There is nothing average about Hebert and his four teammates. They are the best out of 1 million people. You don’t have to know curling to appreciate Canadian skip Kevin Martin. The bald, affable 43-year-old from Edmonton, Alberta, looks more like a Maytag repairman than arguably the best curling has ever known.

In Monday’s 7-2 dispatch of the last-place U.S. team, Martin once hit the button (the bull’s-eye in the “house” or circle) without even help from his sweepers. The sellout crowd at 9 a.m. roared.

It was a warm-up throw.

On the other end of curling’s Canadian arctic polar axis is the Marpole Curling Club.

Located on a dimly lit side street near Vancouver’s airport, the faded yellow building houses six ice sheets.
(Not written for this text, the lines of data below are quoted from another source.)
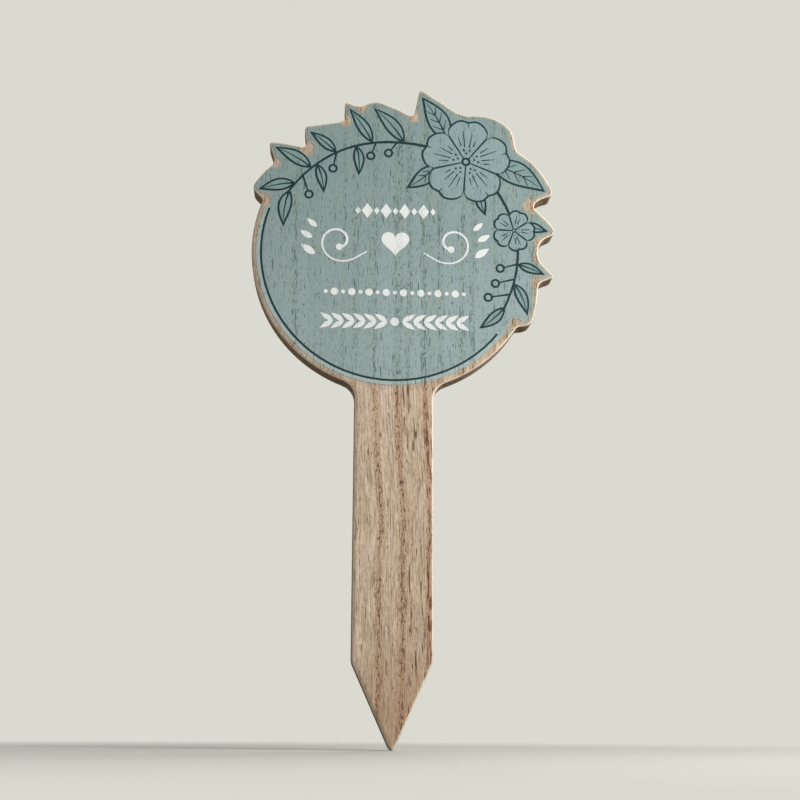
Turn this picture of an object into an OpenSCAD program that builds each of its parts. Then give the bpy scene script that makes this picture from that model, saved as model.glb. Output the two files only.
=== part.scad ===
// Garden stake: one flat board with a round head cut to a contour of leaf tips and petals,
// a straight stem and a point, and a print in thin films of ink on the head's front face.
// The point's end is the origin, the stem runs up along Z and the printed face looks along -Y.

/* [Board] */
// Height of the head's centre above the point's end
head_height = 220; // [180:1:280]
// Diameter of the head's round part
head_d = 130; // [100:1:160]
// Thickness of the board
board_t = 11; // [8:0.5:16]
// Width of the stem
stem_w = 35; // [26:1:48]
// Length of the pointed end
point_l = 36.5; // [24:0.5:60]
// Radius of the fillets between head and stem
neck_r = 8.5; // [4:0.5:14]
// Distance over which the contour's corners are rounded
corner_cut = 2.4; // [1.8:0.1:3]
// Distance over which the shoulders are rounded
shoulder_cut = 1.6; // [1:0.1:3]
// Distance over which the point's end is rounded
point_cut = 4.2; // [2.4:0.1:6]
// Radius of the eased edges
ease_r = 0.8; // [0.3:0.1:1]

/* [Print] */
// Bare wood left round the coat on the head's round part
rim_margin = 2.6; // [1:0.1:4]
// Bare wood left round the coat along the leaf tips and petals
spray_margin = 1.5; // [0.8:0.1:2]
// How far the coat and the rim line lie off their place on the board, to the left
print_shift = 0.5; // [0:0.1:1]
// How far the coat along the leaf tips and petals lies off its place, upwards
print_rise = 0.4; // [0:0.1:1]
// Radius of the coat's own corners
coat_ease = 0.7; // [0.3:0.1:1.2]
// Radius of the bare wood round a notch of share 1
notch_r = 1.2; // [0.8:0.1:1.6]
// Thickness of the blue-green coat
coat_t = 0.15; // [0.1:0.01:0.3]
// Thickness of the fills, the lines and the white ornament
ink_t = 0.1; // [0.06:0.01:0.2]
// Width of the dark lines
line_w = 0.9; // [0.6:0.05:1.1]
// Width of the finest dark lines, such as side veins
fine_w = 0.6; // [0.4:0.05:0.7]
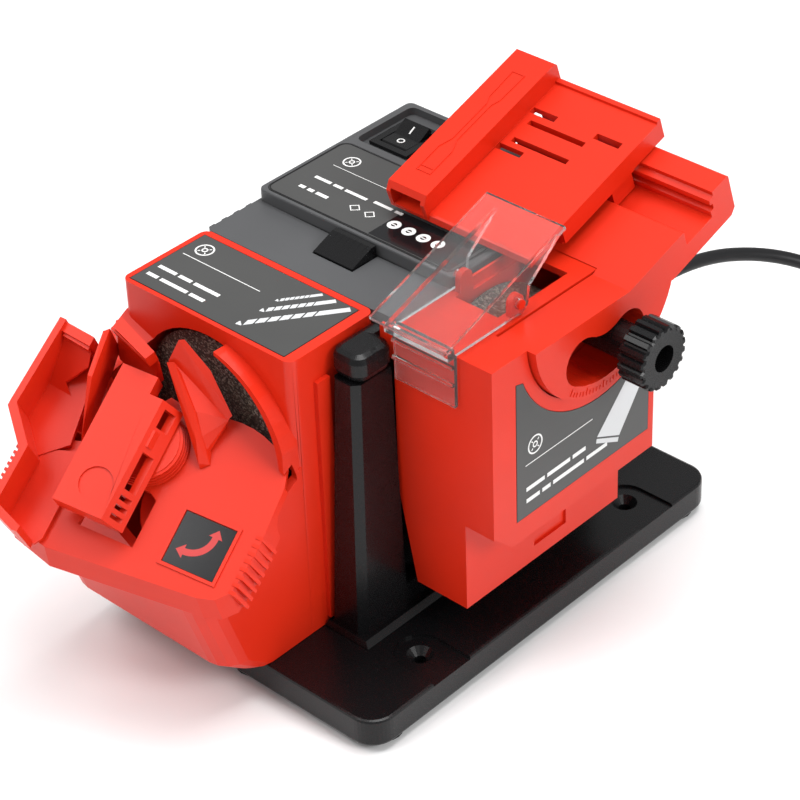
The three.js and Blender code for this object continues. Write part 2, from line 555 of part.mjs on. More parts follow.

They’re all observable through the huge windows in the vast second-floor bar which, on the rec level, is as necessary as a broom.

“I love the social aspect of it,” said Stew Enge, a computer operator who has curled for 30 years. “I don’t care whether I win or lose. After the game, I’m with my opponents, we shoot the (breeze) and have a good time.

“I close the bar down every time I play.”

On this Sunday night, 12 four-man teams cover all six sheets in the Sunday Mixed League. Leagues play six nights a week here and you could take the census from the cross section of Vancouver society.

There’s Harry the machinist and Ward the librarian. There’s Helen the saleswoman and Ken the retired businessman. They’re all wearing a variety of stocking caps and hooded sweat shirts to ward off the 43-degree temperature.

Scott Wells, a portly fellow in a Roberto Luongo Canadian hockey jersey, is sweating profusely from sweeping for 30 minutes.

They will all drop their brooms Thursday. Canada’s men are the biggest favorites for gold on the entire Olympic team. Canada’s hockey team has more of a grip on its nation’s heart, but curling has a grip on its heartland.

“I’ve been to a lot of playoff games in hockey and we’ve played before 18,000 in curling before,” Martin said. “But this is loud!